For the listing that follows, give again exactly the lines from the one with "guide = make_guide(guides, base)" to the one with "if empty is", including both.
++++++
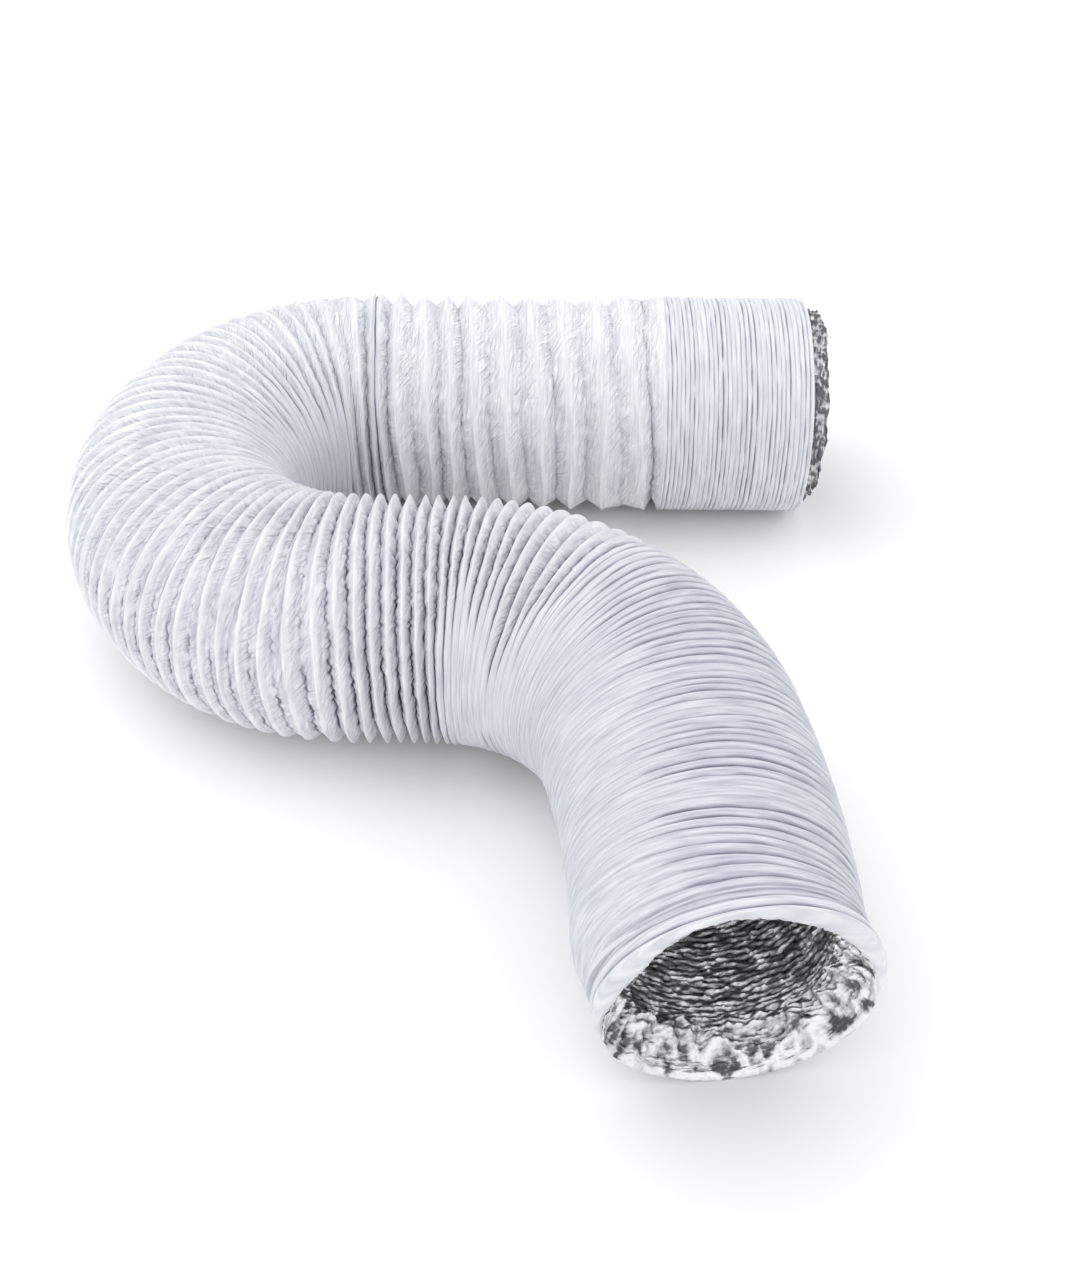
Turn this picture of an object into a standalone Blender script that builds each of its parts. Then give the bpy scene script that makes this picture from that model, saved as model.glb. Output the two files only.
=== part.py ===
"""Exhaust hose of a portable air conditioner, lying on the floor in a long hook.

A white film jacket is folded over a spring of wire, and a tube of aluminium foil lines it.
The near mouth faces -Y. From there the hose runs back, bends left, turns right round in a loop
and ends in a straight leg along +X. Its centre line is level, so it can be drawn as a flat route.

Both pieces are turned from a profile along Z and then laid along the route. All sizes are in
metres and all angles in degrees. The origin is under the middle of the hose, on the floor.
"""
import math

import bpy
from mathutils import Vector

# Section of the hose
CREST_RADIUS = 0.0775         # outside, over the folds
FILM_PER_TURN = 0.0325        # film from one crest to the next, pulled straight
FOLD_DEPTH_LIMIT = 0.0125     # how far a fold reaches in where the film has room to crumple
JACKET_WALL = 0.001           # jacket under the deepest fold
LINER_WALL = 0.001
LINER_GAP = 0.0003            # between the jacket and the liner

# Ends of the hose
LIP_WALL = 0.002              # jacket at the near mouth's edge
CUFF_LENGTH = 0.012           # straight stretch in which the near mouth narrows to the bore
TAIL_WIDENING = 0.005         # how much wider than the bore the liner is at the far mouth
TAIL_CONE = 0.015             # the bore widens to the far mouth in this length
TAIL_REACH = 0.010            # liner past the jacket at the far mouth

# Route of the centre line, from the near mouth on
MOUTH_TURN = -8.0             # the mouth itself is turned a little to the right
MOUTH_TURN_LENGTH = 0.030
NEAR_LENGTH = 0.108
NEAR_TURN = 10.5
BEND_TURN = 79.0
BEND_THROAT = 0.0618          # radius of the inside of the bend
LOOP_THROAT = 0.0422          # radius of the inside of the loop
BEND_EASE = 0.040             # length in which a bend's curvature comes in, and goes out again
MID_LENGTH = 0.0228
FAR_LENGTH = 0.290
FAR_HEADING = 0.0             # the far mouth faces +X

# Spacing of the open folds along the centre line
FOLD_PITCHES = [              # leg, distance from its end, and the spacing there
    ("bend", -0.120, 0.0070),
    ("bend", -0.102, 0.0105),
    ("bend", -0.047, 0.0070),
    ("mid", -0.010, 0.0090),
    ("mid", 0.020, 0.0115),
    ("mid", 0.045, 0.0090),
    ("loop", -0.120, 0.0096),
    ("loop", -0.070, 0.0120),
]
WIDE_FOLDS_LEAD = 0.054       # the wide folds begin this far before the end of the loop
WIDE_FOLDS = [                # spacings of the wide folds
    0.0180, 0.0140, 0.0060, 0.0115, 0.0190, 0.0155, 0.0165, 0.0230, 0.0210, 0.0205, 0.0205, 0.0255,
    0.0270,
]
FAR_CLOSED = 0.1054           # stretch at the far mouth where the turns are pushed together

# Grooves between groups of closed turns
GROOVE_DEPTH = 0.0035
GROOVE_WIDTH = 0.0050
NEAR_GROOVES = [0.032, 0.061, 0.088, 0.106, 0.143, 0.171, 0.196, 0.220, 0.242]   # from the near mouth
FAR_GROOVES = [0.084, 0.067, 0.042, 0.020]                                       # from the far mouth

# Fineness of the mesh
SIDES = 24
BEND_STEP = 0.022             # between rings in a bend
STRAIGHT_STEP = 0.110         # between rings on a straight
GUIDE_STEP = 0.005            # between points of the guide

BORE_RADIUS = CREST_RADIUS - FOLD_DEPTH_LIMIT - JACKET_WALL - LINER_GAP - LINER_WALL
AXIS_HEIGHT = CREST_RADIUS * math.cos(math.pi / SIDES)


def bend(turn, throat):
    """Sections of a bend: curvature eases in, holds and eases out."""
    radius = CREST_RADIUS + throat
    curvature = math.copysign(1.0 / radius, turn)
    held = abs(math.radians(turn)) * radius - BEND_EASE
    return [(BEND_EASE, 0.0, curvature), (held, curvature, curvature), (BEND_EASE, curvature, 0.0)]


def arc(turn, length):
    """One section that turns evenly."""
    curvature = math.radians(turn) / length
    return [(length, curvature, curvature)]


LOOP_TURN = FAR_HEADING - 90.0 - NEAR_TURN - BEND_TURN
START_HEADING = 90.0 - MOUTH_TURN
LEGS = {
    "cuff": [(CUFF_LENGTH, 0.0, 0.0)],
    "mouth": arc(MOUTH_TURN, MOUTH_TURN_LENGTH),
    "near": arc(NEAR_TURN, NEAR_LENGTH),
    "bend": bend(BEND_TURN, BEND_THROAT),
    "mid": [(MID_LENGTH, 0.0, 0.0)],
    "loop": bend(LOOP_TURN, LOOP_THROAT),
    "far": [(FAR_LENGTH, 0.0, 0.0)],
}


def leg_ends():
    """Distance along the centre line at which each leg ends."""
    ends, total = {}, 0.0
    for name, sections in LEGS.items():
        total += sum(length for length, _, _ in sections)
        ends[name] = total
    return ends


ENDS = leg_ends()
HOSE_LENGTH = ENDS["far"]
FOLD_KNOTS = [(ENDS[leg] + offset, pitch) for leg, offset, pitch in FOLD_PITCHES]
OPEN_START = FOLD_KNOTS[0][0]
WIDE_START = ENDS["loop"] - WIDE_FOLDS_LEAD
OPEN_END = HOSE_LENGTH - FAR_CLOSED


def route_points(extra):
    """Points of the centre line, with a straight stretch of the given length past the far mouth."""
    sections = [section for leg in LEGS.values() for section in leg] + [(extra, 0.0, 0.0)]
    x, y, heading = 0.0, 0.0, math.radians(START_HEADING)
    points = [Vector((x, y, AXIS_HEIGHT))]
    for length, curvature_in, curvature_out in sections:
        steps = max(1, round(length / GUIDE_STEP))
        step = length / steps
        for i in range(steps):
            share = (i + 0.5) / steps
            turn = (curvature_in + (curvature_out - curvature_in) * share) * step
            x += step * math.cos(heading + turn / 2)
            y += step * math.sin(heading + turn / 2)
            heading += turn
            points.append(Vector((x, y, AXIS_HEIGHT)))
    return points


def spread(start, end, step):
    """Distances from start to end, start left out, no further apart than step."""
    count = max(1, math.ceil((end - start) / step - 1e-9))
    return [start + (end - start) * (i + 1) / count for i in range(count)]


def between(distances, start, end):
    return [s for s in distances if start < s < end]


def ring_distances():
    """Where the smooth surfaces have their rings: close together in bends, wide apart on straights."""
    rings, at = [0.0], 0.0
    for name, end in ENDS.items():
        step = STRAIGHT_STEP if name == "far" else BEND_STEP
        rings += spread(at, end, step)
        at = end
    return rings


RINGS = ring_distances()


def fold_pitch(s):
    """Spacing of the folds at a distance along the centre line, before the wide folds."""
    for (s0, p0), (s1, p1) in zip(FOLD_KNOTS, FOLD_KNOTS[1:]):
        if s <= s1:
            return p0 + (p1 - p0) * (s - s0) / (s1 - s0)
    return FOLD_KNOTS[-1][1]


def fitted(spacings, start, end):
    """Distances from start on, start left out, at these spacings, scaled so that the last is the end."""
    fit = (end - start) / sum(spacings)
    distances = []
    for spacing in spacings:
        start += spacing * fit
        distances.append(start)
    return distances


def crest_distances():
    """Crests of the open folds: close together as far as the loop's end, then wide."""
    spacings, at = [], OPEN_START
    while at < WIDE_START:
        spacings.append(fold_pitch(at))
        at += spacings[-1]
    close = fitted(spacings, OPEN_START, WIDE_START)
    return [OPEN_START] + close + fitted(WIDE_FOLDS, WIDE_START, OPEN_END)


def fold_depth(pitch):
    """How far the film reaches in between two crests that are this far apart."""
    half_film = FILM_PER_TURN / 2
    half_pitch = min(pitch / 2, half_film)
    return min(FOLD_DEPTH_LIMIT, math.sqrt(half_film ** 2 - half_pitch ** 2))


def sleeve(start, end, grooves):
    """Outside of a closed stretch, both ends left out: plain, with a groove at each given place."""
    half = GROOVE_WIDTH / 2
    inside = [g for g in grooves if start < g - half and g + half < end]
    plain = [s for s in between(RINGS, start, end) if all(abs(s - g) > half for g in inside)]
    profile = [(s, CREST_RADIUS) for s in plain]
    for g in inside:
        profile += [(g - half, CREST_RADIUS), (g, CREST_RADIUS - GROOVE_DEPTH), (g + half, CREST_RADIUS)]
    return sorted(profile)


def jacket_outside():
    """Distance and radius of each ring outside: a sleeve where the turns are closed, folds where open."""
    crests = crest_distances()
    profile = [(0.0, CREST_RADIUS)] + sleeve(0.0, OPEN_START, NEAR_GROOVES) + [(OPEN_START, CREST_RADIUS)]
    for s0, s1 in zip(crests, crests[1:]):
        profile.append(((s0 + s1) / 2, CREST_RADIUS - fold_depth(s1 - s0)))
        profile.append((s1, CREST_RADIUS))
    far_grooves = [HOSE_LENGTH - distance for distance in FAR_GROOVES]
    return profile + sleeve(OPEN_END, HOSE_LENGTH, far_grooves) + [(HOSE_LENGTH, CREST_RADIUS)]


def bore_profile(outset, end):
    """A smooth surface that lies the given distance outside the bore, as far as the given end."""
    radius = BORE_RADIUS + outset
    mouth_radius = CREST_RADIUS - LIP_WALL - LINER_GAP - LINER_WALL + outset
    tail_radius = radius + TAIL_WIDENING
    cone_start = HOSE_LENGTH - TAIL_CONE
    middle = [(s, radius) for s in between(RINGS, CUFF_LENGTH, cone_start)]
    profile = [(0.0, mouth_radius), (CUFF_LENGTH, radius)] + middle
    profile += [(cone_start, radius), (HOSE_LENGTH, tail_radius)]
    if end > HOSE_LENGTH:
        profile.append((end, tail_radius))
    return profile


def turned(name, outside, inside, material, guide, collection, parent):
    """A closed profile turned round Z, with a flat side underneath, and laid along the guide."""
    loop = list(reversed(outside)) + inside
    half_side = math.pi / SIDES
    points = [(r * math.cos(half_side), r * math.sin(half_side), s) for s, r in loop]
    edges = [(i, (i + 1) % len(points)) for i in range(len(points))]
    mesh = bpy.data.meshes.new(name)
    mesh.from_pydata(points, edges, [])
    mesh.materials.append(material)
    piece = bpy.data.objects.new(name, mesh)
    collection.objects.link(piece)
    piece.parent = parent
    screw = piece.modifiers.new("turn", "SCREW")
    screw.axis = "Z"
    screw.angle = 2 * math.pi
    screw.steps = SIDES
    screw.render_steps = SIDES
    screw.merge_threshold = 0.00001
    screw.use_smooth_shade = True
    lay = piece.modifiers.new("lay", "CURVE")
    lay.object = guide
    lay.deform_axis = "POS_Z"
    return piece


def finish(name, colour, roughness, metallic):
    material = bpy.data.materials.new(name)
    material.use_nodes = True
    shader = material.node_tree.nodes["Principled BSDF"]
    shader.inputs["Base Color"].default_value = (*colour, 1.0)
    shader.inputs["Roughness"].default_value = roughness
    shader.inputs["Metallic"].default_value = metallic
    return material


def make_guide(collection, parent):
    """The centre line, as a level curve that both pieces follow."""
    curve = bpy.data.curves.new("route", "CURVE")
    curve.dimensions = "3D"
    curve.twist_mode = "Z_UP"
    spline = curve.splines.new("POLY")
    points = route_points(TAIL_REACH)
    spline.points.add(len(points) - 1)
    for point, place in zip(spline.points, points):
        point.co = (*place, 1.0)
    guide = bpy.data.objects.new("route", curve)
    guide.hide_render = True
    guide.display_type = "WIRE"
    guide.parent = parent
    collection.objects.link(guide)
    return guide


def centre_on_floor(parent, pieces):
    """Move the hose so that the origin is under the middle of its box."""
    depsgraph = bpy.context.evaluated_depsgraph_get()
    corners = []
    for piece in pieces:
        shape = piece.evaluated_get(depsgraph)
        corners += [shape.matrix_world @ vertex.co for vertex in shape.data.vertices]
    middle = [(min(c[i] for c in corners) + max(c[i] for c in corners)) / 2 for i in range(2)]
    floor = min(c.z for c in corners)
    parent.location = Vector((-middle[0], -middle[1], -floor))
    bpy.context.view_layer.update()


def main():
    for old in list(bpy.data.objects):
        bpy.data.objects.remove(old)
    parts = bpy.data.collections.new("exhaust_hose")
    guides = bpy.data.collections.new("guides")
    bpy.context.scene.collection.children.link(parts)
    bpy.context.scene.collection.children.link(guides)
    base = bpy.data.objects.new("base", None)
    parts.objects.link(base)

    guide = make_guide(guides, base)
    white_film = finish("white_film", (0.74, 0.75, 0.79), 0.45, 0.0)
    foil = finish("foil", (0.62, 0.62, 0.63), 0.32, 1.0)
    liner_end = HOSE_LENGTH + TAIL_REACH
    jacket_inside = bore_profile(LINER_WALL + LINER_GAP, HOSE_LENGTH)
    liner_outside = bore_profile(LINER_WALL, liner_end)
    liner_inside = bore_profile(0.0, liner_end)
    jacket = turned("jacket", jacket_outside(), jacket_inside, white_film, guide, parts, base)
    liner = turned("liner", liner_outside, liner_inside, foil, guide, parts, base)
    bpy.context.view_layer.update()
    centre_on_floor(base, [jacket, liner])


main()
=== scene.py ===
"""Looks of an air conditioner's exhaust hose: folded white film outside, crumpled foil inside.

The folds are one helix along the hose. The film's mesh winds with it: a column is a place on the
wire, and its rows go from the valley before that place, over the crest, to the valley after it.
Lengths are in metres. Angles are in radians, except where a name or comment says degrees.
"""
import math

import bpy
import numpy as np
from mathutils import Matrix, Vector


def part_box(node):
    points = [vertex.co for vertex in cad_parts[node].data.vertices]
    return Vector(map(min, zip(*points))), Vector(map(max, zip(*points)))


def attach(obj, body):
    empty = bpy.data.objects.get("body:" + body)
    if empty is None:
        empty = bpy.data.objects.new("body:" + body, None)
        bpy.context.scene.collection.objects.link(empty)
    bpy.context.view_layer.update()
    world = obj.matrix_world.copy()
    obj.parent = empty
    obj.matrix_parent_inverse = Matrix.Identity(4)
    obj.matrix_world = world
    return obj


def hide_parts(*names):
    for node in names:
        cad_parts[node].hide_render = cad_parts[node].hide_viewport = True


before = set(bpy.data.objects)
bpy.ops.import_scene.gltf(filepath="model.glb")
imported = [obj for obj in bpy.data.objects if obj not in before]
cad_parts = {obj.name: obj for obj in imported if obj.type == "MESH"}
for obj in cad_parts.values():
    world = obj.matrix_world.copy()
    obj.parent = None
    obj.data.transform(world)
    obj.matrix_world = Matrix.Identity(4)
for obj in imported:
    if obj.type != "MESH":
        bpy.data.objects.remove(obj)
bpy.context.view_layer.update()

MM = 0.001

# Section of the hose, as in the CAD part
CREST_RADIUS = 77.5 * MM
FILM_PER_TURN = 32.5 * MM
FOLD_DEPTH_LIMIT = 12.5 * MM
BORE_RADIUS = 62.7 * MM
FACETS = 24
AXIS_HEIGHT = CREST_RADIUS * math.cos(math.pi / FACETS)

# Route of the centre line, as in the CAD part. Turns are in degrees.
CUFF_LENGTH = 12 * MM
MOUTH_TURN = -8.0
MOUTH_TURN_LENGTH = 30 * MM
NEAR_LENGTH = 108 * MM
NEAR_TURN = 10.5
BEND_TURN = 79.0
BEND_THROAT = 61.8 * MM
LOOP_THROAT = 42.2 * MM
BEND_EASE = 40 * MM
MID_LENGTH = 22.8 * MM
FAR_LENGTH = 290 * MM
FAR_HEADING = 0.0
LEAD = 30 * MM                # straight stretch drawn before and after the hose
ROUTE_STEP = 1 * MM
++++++
Answer to this task —
    guide = make_guide(guides, base)
    white_film = finish("white_film", (0.74, 0.75, 0.79), 0.45, 0.0)
    foil = finish("foil", (0.62, 0.62, 0.63), 0.32, 1.0)
    liner_end = HOSE_LENGTH + TAIL_REACH
    jacket_inside = bore_profile(LINER_WALL + LINER_GAP, HOSE_LENGTH)
    liner_outside = bore_profile(LINER_WALL, liner_end)
    liner_inside = bore_profile(0.0, liner_end)
    jacket = turned("jacket", jacket_outside(), jacket_inside, white_film, guide, parts, base)
    liner = turned("liner", liner_outside, liner_inside, foil, guide, parts, base)
    bpy.context.view_layer.update()
    centre_on_floor(base, [jacket, liner])


main()
=== scene.py ===
"""Looks of an air conditioner's exhaust hose: folded white film outside, crumpled foil inside.

The folds are one helix along the hose. The film's mesh winds with it: a column is a place on the
wire, and its rows go from the valley before that place, over the crest, to the valley after it.
Lengths are in metres. Angles are in radians, except where a name or comment says degrees.
"""
import math

import bpy
import numpy as np
from mathutils import Matrix, Vector


def part_box(node):
    points = [vertex.co for vertex in cad_parts[node].data.vertices]
    return Vector(map(min, zip(*points))), Vector(map(max, zip(*points)))


def attach(obj, body):
    empty = bpy.data.objects.get("body:" + body)
    if empty is None:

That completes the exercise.